Loading data from Google Drive also uploads the datasets to DataChat, so you can easily load them again in other sessions.
Create Datasets from Connections
To create a dataset, you must first create a database connection or open an existing database connection in the Database Browser, then:
- Select the connection to import tables from.
- Select the tables to import.
- Optionally, preview the tables by clicking the table name.
- Click Import. Optionally, you can also click Import and Load to load the tables directly into a new session.
The imported datasets then appear within a folder under the My Work section labeled database name > schema name > list of datasets by table
. The imported datasets can also be found in the Datasets section:
Load Datasets into a Session
From the Homepage
To load a single dataset into a session from the homepage, navigate to the Datasets section and double-click the dataset you'd like to load. This automatically opens a new session and loads the selected dataset.

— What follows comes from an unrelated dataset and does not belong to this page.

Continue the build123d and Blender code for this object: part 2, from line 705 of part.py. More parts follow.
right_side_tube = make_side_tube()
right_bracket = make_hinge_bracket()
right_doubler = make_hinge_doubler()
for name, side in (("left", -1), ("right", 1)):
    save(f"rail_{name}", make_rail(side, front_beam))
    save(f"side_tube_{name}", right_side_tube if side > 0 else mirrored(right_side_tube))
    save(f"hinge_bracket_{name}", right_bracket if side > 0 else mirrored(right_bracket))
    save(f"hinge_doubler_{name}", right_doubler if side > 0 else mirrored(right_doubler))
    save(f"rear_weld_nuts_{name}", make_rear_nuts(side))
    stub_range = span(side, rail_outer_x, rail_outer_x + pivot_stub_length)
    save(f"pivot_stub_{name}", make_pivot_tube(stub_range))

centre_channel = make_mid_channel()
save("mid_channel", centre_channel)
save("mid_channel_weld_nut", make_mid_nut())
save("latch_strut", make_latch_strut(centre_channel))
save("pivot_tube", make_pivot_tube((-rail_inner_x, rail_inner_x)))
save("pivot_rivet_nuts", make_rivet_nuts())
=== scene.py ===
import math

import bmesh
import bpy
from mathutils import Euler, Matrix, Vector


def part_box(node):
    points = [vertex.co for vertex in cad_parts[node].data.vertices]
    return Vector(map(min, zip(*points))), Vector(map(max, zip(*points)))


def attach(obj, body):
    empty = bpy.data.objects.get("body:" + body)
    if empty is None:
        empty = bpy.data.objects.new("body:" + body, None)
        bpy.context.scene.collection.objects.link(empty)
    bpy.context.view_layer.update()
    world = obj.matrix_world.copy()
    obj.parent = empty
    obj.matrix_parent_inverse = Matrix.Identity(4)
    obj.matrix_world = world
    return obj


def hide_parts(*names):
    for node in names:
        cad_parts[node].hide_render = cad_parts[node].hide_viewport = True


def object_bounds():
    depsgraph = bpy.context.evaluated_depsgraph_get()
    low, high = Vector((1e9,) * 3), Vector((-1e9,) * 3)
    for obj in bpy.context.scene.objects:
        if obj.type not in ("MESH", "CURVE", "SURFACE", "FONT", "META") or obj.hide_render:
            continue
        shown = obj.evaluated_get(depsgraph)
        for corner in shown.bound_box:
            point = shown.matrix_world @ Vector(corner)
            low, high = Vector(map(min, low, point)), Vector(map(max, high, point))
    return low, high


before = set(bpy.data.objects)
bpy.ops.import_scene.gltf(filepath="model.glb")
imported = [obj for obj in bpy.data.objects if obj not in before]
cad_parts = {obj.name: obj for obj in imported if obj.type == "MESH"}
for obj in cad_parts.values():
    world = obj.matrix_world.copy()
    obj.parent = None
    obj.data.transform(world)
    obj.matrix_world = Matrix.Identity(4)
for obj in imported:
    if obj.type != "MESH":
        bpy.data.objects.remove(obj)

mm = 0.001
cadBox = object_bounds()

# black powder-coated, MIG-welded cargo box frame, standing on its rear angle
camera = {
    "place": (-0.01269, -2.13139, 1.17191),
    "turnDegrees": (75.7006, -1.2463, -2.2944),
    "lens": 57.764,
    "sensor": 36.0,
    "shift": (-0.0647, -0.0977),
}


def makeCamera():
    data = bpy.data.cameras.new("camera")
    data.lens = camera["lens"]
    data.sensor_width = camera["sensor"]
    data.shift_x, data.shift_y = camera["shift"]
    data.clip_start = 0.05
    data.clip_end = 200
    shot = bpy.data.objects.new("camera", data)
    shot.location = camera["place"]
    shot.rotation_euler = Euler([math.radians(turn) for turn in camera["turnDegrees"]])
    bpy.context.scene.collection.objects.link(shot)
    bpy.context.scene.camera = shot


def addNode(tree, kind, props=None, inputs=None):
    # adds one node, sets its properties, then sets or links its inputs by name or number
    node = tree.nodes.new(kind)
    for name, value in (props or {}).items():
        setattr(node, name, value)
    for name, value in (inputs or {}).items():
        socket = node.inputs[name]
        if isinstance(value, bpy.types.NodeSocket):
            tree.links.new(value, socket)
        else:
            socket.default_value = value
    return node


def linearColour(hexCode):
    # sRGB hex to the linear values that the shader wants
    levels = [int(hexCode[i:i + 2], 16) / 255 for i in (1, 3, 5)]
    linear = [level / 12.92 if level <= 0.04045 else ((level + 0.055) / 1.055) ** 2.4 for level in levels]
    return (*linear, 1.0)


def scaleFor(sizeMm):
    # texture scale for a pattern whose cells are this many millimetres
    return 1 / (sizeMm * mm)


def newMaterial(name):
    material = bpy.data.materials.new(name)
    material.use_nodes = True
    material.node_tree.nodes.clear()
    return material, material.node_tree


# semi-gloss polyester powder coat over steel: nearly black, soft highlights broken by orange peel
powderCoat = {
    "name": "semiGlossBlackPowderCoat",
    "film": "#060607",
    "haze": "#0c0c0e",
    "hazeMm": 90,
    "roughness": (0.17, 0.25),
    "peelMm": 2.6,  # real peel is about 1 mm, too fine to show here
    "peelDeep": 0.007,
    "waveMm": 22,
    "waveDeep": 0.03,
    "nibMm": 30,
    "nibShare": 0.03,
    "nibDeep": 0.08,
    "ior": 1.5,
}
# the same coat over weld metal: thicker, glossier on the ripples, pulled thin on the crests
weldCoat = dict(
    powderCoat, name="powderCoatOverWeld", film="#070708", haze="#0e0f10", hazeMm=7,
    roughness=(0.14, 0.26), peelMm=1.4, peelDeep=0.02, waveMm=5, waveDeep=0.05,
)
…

To load an entire folder of datasets into a session from the homepage, navigate to the My Work section, then:
- Select the folder to load datasets from.

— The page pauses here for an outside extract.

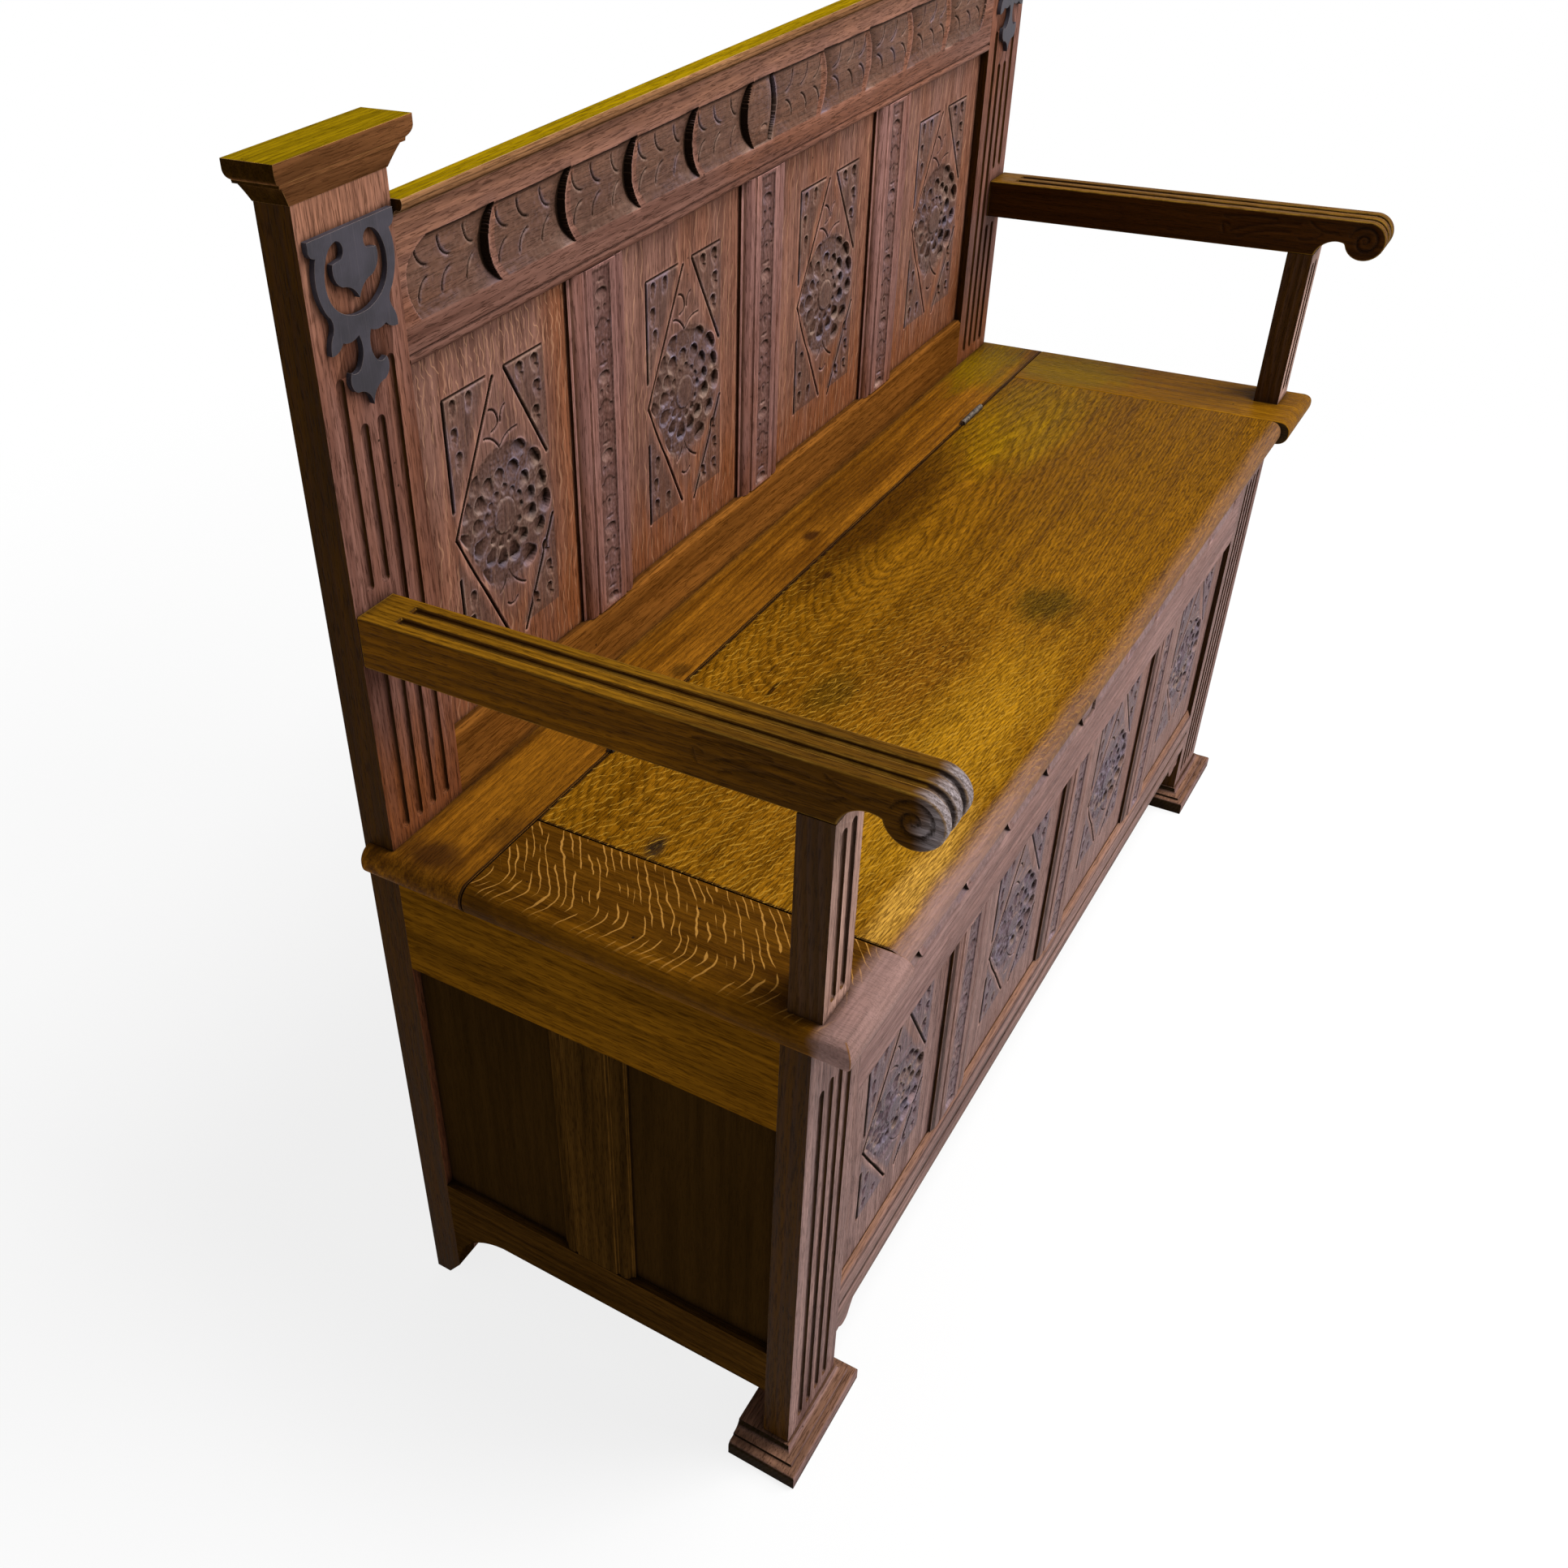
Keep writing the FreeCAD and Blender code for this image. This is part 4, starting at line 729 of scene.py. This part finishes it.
def carved(name, face_y, carving, u_span, v_span, cell):
    """A node whose front face is replaced by a carved one.

    carving(u, v) gives depth in millimetres, matting and blackening (painted shade).
    """
    mesh = eased(name, carved_ease)
    flat = [f for f in mesh.polygons if f.normal.y < -0.999 and abs(f.center.y - face_y * MM) < 2e-5]
    used = {f.index for f in flat}
    corners = np.array([mesh.vertices[i].co for f in flat for i in f.vertices]) / MM
    us, vs = (grid_lines(limits.min(), limits.max(), *span, cell)
              for limits, span in ((corners[:, 0], u_span), (corners[:, 2], v_span)))
    u, v = np.meshgrid(us, vs, indexing="ij")
    depth, matting, black = carving(u, v)
    depth[0, :] = depth[-1, :] = 0
    depth[:, 0] = depth[:, -1] = 0
    shaded, worn_and_lit = shade_wear_and_highlight(depth, us, vs, cell)
    # Blackened walls and cuts join the painted shade, and lose their pale.
    shaded = np.maximum(shaded, black)
    worn_and_lit = worn_and_lit * (1 - unit(black * 1.5))

    old = rows_of(mesh.vertices, "co", 3)
    start = len(old)
    grid = np.stack([u * MM, (face_y + depth) * MM, v * MM], axis=-1).reshape(-1, 3)
    rows, columns = len(us), len(vs)
    corner = start + (np.arange(rows - 1)[:, None] * columns + np.arange(columns - 1)[None, :]).ravel()
    cells = np.stack([corner, corner + columns, corner + columns + 1, corner + 1], axis=1).tolist()
    faces = [list(f.vertices) for f in mesh.polygons if f.index not in used]
    whole = bpy.data.meshes.new(name + "_carved")
    whole.from_pydata(np.concatenate([old, grid]).tolist(), [], faces + cells)
    for key, field in (("painted_shade", shaded), ("wear_and_highlight", worn_and_lit), ("matt", matting)):
        before = np.zeros(start, np.float32)
        if key in mesh.attributes:
            mesh.attributes[key].data.foreach_get("value", before)
        set_field(whole, key, np.concatenate([before, field.ravel()]))
    bpy.data.meshes.remove(mesh)
    return whole


def show(name, mesh):
    """The piece that stands for a node, with its wood and its body."""
    wood_name, slot = finish_of(name)
    mesh.materials.clear()
    mesh.materials.append(woods[wood_name])
    if not mesh.has_custom_normals:
        mesh.shade_smooth()
        mesh.set_sharp_from_angle(angle=math.radians(crease_deg))
    piece = new_object(name + "_piece", mesh)
    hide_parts(name)
    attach(piece, "lid" if name in frame["record"]["behaviour"]["bodies"]["lid"] else "bench")


# Cuts, as depths in millimetres over a face with u to the right and v up
def line_distance(u, v, start, end):
    du, dv = end[0] - start[0], end[1] - start[1]
    share = unit(((u - start[0]) * du + (v - start[1]) * dv) / (du * du + dv * dv))
    return np.hypot(u - start[0] - share * du, v - start[1] - share * dv)


def cut_line(u, v, start, end, width, depth):
    """A straight V cut."""
    return unit(1 - line_distance(u, v, start, end) / (width / 2)) * depth


def cut_curve(u, v, first, bend, last, width, depth):
    """A curved V cut from first to last, pulled towards bend."""
    steps = np.linspace(0, 1, 8)
    points = [tuple((1 - t) ** 2 * np.array(first) + 2 * t * (1 - t) * np.array(bend) + t * t * np.array(last))
              for t in steps]
    away = np.full(u.shape, 99.0)
    for start, end in zip(points[:-1], points[1:]):
        away = np.minimum(away, line_distance(u, v, start, end))
    return unit(1 - away / (width / 2)) * depth


def cut_arc(u, v, centre, radius, first_deg, last_deg, width, depth, ramp):
    """A cut along an arc, sloping up over a ramp towards the arc's centre."""
    middle = math.radians((first_deg + last_deg) / 2)
    half = math.radians(abs(last_deg - first_deg) / 2)
    du, dv = u - centre[0], v - centre[1]
    turn = np.angle(np.exp(1j * (np.arctan2(dv, du) - middle)))
    out = np.hypot(du, dv) - radius
    ends = unit((half - np.abs(turn)) * radius / 3.0)
    slope = np.where(out <= 0, unit(1 + out / ramp), unit(1 - out / (width / 2)))
    return slope * ends * depth


def gouge(u, v, tip, angle_deg, length, width, depth):
    """A spoon-shaped cut: shallow where it starts, with a round, steep end."""
    a = math.radians(angle_deg)
    along = ((u - tip[0]) * math.cos(a) + (v - tip[1]) * math.sin(a)) / length
    side = (-(u - tip[0]) * math.sin(a) + (v - tip[1]) * math.cos(a)) / (width / 2)
    reach = unit(along)
    half = np.sqrt(np.clip(reach * (1 - reach ** 6) * 1.2, 1e-6, 1))
    inside = unit(1 - (side / half) ** 2) ** 0.7
    return np.where((along > 0) & (along < 1), depth * inside * unit(reach * 1.1), 0.0)


def hand_work(u, v, seed, size):
    """The unevenness of work by hand, from -size to size."""
    rough = np.random.default_rng(seed).normal(0, 1, u.shape)
    return np.clip(blurred(rough, 1.2) * 1.6, -1, 1) * size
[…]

- Right-click and select Load Folder. Optionally, you can also use the Load Folder button in the toolbar.
This automatically opens a new session and loads all the datasets within the selected folder.
Within a Session
To upload datasets from within a DataChat session:
- In the Data tab, select Add Dataset > Load in the skill menu. You can also click New Dataset if data has not yet been loaded.
- Select the dataset or folder you'd like to load. Optionally, use the dropdown next to a folder to see its contents.
- If you dataset is not shown, you can Search for the dataset.
- Click Load. Alternatively, for loading a single folder or dataset, you can double-click on the respective item.
Once completed, the window automatically closes and loads the dataset into the session.
Refresh Datasets
Datasets created by saving active datasets in a session can be refreshed. This is especially helpful when the underlying file has been updated to incorporate fresh data.
To refresh a dataset:
- From the homepage, navigate to either My Work or Datasets.
- Click the Refresh button next to the dataset you'd like to update.
This automatically opens the Editor and runs the underlying workflow that created the dataset. If the underlying workflow is run successfully, a green check appears to the left of the dataset name.
Edit a Dataset
The underlying workflows of these datasets can also be edited to add or remove steps. Refer to Edit Steps.
While steps that create other objects such as charts or models can be added, only the steps that modify or change the state of the dataset are applied.
If you edit the underlying workflow, the workflow changes to unverified, and the green check changes to a red icon.
If no errors are encountered, the workflow is automatically verified and saved.